Tonalists: There were so many beautiful tonal to chromatic composers last century, where does one begin? Certainly Honegger (who has written a great book about being a composer - I recommend people read it, along with Hindemith's own, and Constant Lambert's Music Ho! before all others!), everyone I mentioned above, the obvious ones (Prokofiev and such), and then Delius sure, Britten, Tippett, Milhaud, Copland, Gershwin (the orchestral works), Martinu, Moeran (wonderful music guys, look him up), Villa-Lobos, Szymanowcki, Schnittke, L. Boulanger, Hovhaness, Cowell, I am going to stop here as I realize the catalogue would number many tens of composers, including many you've never heard of that I wish you had, but I can't omit Barber, Lutoslawcki, and Rautavaara. It is interesting you mentioning van Dieren; I have respect but no particular love. He is certainly in the list even though I've only heard a couple of works.

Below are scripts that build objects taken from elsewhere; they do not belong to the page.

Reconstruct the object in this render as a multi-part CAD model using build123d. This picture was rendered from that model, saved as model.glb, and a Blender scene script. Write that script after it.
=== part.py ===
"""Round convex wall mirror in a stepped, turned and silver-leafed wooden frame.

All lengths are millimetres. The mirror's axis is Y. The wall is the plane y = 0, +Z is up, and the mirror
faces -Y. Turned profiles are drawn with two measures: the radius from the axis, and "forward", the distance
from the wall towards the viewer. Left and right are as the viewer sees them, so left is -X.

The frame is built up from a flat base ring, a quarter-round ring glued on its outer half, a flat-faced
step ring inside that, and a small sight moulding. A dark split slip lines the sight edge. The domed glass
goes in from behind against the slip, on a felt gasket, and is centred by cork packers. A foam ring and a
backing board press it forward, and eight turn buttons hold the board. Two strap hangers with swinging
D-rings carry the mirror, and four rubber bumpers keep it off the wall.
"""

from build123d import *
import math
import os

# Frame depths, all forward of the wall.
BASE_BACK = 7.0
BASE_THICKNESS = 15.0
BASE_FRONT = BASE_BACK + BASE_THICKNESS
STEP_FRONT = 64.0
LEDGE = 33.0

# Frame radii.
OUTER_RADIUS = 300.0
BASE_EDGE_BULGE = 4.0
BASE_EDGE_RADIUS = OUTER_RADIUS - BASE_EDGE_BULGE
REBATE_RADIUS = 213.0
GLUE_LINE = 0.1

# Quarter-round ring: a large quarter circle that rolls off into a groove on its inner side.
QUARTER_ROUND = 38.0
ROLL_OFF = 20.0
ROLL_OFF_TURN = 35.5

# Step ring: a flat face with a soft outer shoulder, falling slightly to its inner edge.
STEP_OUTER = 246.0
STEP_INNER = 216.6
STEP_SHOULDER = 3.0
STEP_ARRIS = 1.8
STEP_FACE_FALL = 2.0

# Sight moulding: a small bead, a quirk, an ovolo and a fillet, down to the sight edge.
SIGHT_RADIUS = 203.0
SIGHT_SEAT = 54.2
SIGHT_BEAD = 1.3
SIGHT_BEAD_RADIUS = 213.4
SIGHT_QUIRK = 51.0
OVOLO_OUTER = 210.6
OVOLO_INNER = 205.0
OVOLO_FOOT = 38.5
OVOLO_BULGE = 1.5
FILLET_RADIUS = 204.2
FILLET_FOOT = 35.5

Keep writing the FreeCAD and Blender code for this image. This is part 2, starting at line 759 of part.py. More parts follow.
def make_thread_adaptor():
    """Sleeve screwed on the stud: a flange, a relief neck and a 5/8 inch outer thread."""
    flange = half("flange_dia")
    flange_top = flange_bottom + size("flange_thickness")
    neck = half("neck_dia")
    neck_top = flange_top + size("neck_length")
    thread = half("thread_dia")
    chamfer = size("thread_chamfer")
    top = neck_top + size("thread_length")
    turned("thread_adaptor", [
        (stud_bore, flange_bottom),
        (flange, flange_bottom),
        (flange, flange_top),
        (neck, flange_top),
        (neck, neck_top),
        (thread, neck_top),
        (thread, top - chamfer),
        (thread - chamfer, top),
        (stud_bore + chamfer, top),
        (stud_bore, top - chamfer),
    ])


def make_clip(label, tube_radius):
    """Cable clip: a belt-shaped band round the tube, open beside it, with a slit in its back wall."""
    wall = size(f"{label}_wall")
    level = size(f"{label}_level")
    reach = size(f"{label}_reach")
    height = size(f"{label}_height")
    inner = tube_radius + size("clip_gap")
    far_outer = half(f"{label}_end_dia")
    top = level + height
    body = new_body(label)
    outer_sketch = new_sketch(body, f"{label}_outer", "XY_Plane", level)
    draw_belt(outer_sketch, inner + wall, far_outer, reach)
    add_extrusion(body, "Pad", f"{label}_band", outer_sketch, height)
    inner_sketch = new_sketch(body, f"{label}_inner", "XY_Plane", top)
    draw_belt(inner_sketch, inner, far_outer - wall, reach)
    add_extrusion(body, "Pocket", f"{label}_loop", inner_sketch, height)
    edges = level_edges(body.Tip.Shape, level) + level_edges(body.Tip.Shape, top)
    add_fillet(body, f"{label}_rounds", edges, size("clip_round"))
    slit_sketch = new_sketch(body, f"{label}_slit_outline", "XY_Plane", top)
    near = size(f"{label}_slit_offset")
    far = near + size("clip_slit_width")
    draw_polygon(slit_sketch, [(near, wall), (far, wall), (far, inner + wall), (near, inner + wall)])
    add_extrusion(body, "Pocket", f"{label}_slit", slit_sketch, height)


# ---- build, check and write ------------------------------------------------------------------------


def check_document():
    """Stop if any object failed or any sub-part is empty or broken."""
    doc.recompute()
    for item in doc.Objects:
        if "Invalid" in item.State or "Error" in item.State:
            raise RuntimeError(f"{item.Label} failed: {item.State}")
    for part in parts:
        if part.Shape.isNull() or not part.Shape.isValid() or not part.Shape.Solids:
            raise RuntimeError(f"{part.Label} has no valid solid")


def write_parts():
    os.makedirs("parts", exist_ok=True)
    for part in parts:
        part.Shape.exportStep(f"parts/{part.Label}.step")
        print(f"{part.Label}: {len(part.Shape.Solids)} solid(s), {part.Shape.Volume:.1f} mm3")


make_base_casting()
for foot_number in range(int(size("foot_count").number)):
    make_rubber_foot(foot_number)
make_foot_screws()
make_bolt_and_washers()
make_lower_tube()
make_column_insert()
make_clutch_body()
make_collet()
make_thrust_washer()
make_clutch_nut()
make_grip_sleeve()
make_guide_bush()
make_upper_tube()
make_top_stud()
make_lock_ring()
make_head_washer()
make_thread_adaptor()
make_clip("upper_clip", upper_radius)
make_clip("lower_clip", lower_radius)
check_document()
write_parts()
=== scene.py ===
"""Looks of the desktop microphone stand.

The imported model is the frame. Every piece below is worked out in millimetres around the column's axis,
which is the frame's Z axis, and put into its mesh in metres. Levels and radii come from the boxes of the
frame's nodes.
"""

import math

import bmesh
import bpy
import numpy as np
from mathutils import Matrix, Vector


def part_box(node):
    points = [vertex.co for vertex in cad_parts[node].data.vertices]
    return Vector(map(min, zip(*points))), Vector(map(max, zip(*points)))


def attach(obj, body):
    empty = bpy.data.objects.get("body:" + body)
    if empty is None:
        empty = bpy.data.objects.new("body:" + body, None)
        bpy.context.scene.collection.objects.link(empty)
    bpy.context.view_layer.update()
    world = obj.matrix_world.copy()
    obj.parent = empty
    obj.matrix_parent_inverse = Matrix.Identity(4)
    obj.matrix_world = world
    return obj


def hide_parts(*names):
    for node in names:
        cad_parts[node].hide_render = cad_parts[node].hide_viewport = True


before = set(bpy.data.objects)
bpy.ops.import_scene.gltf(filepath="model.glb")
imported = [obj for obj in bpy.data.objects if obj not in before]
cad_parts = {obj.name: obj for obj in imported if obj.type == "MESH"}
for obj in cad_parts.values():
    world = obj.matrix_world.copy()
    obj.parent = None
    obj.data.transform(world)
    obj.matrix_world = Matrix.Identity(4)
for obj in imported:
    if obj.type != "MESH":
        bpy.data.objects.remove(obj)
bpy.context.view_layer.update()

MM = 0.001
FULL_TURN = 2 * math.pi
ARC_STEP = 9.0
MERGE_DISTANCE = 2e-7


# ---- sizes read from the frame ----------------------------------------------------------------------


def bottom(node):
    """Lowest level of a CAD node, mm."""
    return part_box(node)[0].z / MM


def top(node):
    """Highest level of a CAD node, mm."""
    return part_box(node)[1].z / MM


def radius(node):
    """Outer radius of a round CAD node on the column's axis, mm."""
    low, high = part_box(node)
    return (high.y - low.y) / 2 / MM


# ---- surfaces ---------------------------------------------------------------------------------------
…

William: I have great admiration for Varese, and I believe I own his complete works and most scores. Powerful music and concept!
Finally: Please understand everybody that music for film is not the same as concert music, unless the composer is able to produce both kinds ( ex. Korngold, Herrmann, Williams). The aesthetics and requirements almost could not be more different. The fact that both musics are composed for orchestra means little. It is the same as comparing Pink Floyd to Bieber as drum kits and electric guitars are involved in both cases.